Click here to download the Overview

Synthetic phonics is an evidence-based approach to teaching children to read that is widely documented. The evidence comes from various sources including New Zealand (Early Literacy Research Project, Arrow, Chapman et al, 2018), Australia (National Inquiry into the Teaching of Literacy, Rowe 2005), the UK (The Rose Review, Rose 2006), USA (National Reading Panel, 2000). All reports emphasised the importance of explicit and systematic teaching of the components associated with the alphabetic code. The NZ report quoted from the Rowe report: …to be able to link their knowledge of spoken language to their knowledge of written language, they must first master the alphabetic code – the system of grapheme-phoneme correspondences that links written words to their pronunciations. Because these are both foundational and essential skills for the development of competence in reading, writing and spelling, they must be taught explicitly, systematically, early and well. (page 37, emphasis added)

Assessment can take many forms and we provide a free downloadable comprehensive Assessment Kit with a range of tools that assess four different areas. The Kit also contains two optional Tracker Spreadsheets (Excel format). The Trackers can be used to record assessment results from either Series 1 or Series 2, and to monitor students’ progress.

The Kit contains the following four assessments.

Screening Tests – quickly screen students to place them at the correct stage of the Sunshine Decodables series. 

Phonics Assessment – comprehensive tests to assess students’ understanding of new phonemes and graphemes, ability to segment and blend decodable words and to read tricky words.

Assessment of Reading Accuracy – unseen texts to assess students’ reading accuracy.

Comprehension Assessment – questions on the unseen texts.

The Sunshine Phonics Decodables Programme Teachers’ Books also include the phonics assessment sheets.

The free kit can be downloaded from here.

To be a successful reader, you need to not only decode the words in front of you, but also to make meaning from what you are reading. Phonics, comprehension, vocabulary and fluency are all key areas of competency that successful readers need to draw on to decode and make meaning when they are reading.

All of these key areas can and should be addressed when teachers are working with children either on a decodable or predictable text. At the back of all the Sunshine decodable books there is a lesson overview that includes comprehension and the full range of reading skills, all of which are explored in greater detail in the Teachers’ Books.

Our free Assessment Kit also includes a Comprehension Assessment tool.

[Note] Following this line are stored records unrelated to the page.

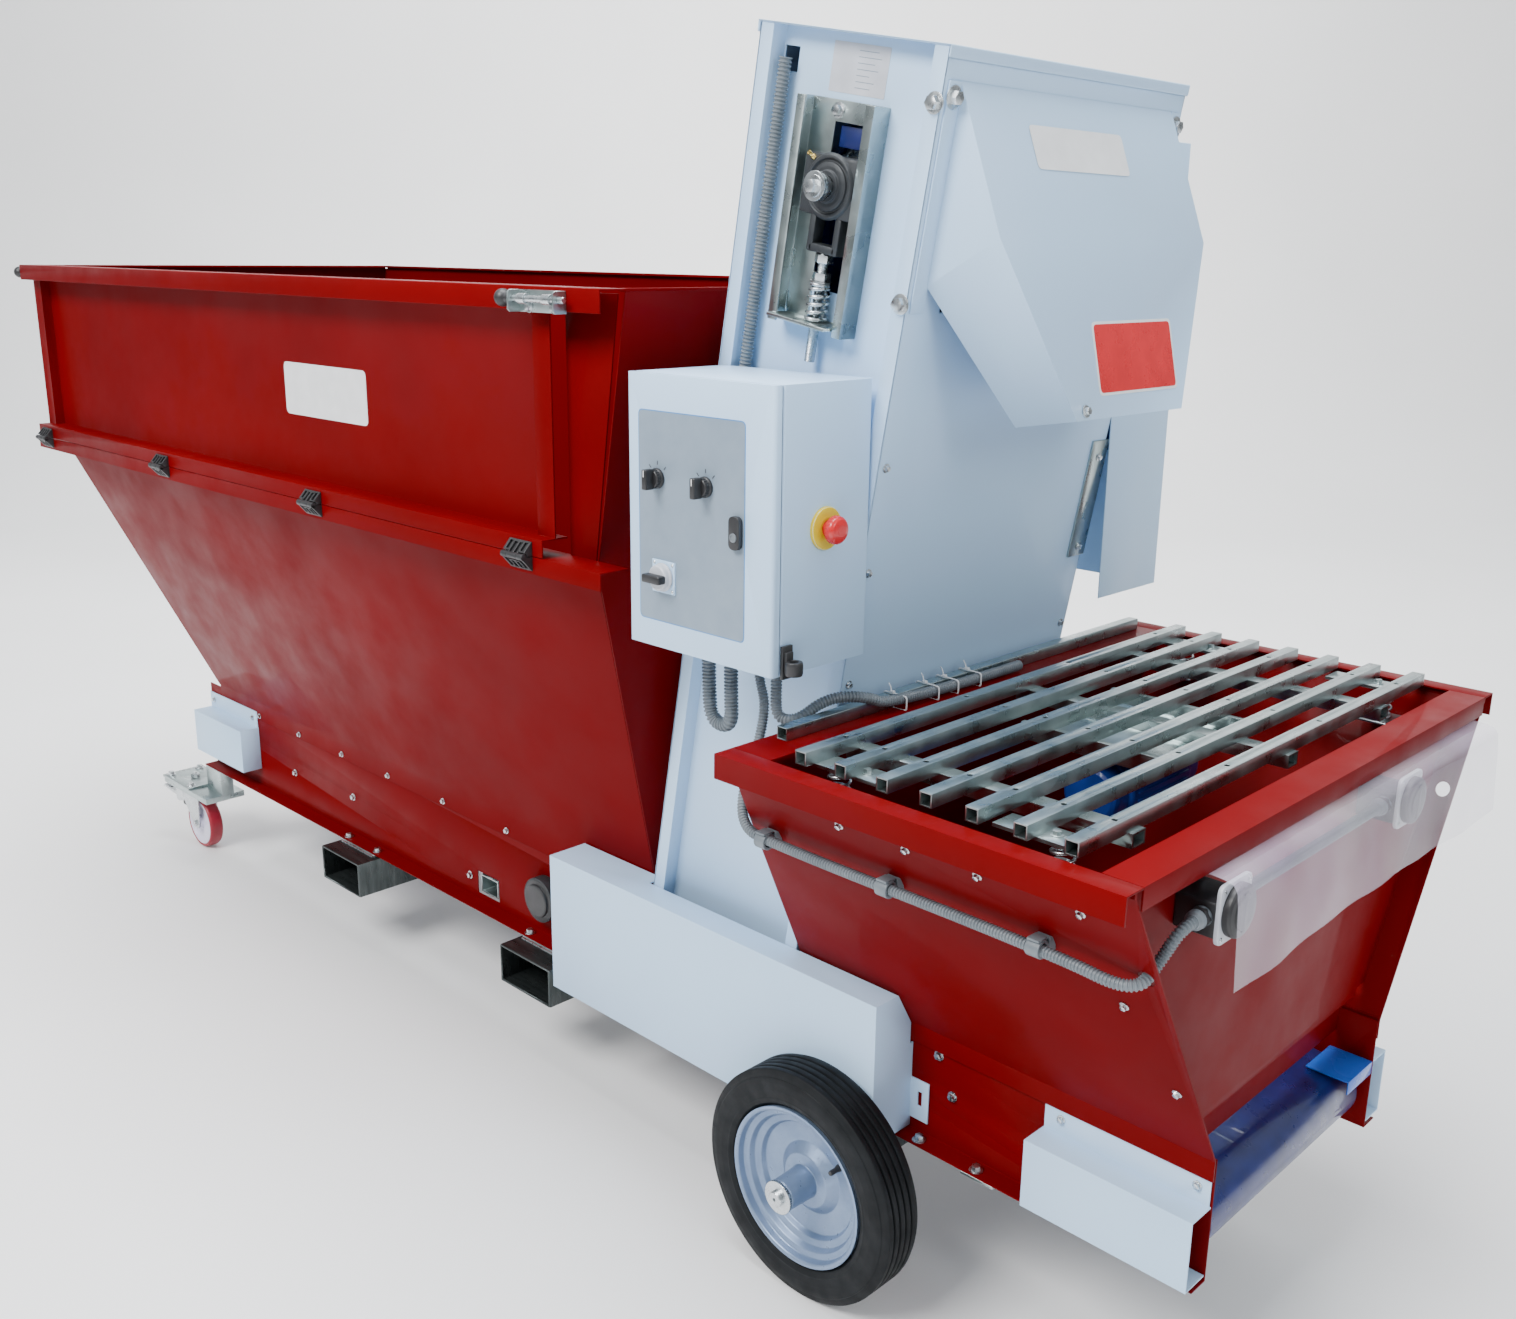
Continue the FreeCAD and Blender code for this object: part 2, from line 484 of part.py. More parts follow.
def conveyors():
    head, tail = HOPPER_HEAD, HOPPER_TAIL
    hopper_belt = band(*tail, *head, ROLLER_R + 0.4, BELT, -BELT_Y, BELT_Y)
    return_belt = band(*RETURN_HEAD, *RETURN_TAIL, ROLLER_R + 0.4, BELT, -BELT_Y, BELT_Y)
    save("conveyor_belts", hopper_belt, return_belt)
    roller("hopper_head_roller", *head, ROLLER_R, -325, 292, sprocket=40)
    roller("hopper_tail_roller", *tail, ROLLER_R, -292, 292)
    roller("return_head_roller", *RETURN_HEAD, ROLLER_R, -292, 292)
    roller("return_tail_roller", *RETURN_TAIL, ROLLER_R, -292, 292)
    roller("boot_drum", BOOT_X, BOOT_Z, DRUM_R, -325, 292, ELEVATOR_Y - 5, sprocket=40)
    save("drive_chain", band(*head, BOOT_X, BOOT_Z, 40.4, 6, -317, -309))

    bearings = []
    for x, z in (HOPPER_HEAD, HOPPER_TAIL, RETURN_HEAD, RETURN_TAIL, (BOOT_X, BOOT_Z)):
        block = fuse(box(x - 28, x + 28, -268, -SKIRT_Y, z - 28, z + 28),
                     rod(V(x, -SKIRT_Y, z), V(x, -286, z), 27))
        block = block.cut(rod(V(x, -250, z), V(x, -300, z), SHAFT_R + RUN))
        bearings += both_sides(block)
    cap = fuse(rod(V(118, -SKIRT_Y, 334), V(118, -284, 334), 46),
               rod(V(118, -284, 334), V(118, -290, 334), 34))
    save("shaft_bearings", cap, *bearings)


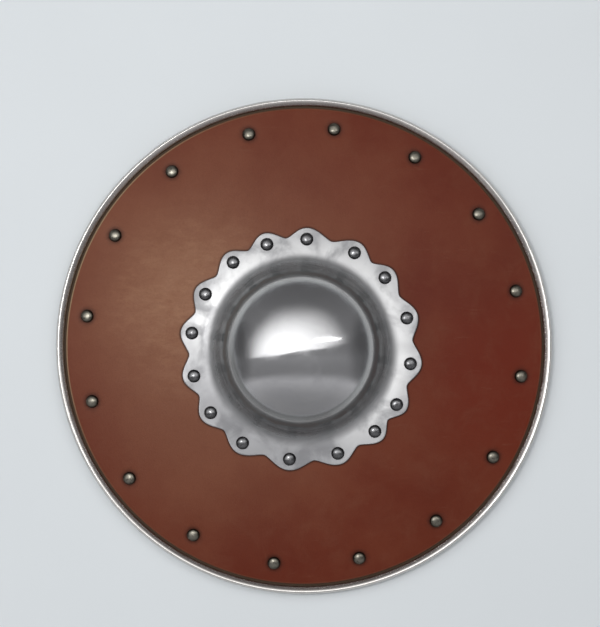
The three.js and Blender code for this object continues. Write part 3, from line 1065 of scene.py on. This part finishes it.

Most decodable programmes follow a similar structure in terms of the order that the phonemes and graphemes are introduced. While this may not be an exact match, it will be close enough for the different programmes to work effectively together. All programmes introduce the single consonants and vowels first with their most common sound along with the short sound for the vowels. From there, programmes usually introduce consonant digraphs, vowel digraphs and trigraphs and consonant clusters. Later, different spellings of the same phoneme and different pronunciations of the same grapheme are introduced.

The Sunshine Phonics Decodable Series follows closely with the UK’s Letters and Sounds Programme and also works alongside other Australian decodable series.

If your school decides to use decodable books as their main classroom instructional texts for Foundation and Year 1, where do all your other predictable texts fit into this? Do they still have a place even though they are constructed differently and don’t directly support the synthetic phonics programme you are running? Of course they do.

We need to feed our children a rich and varied diet in food and this also applies to literacy! While decodable books may be the key instructional resource that you use for your guided reading, there is no reason why other books cannot be used in other parts of your literacy programme alongside decodable books. Reading to and with students can include all texts. Teachers will still support children in experiencing and enjoying literature in all its forms and will use opportunities to talk about story and structure. Teachers will still teach a range of reading strategies because they can be utilised by children while reading any text.